Not only are bulls rare compared to other fish, they’re big. The average bull trout in the reservoir is 24 inches and in Koocanusa, 27 inches.
“That might be the biggest fish of their life,” Fredenberg said.
In the reservoir, anglers generally go after bulls with hardware — spoons and other lures fished deep.
But in the river, fly fishers lob streamers. The season is short in the South Fork and restricted to the mainstem from the opening of trout season in May to July 31.
That’s designed to protect spawning fish. The habitat in the South Fork is superb. Bull trout spawn in the fall in brutally cold streams, where water temperatures hang in the 40s on warm days and stay in the 30s in the winter.
The system has been embraced by most anglers.
“I get quite a few positive comments,” Deleray said. “They (fishermen) want to be legal.”
With tight controls, the season can be adjusted if need be.

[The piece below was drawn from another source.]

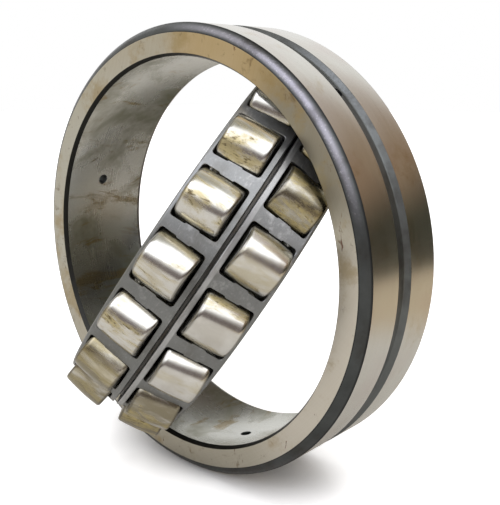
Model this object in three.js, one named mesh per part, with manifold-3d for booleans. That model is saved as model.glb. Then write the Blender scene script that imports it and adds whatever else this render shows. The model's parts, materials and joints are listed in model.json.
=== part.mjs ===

In Koocanusa, when bull trout numbers dropped, anglers weren’t allowed to keep any fish for a while. Now the limit is back to one.
The program has proven so successful that the agreement between FWP and the Service was renewed for another five years, Deleray and Fredenberg said.
“It’s important for people to have the opportunity to catch and harvest native fish like bull trout when possible,” Deleray said. “It’s a unique experience and it connects anglers to bull trout. If anglers benefit, they are more likely to support conservation efforts for the species.”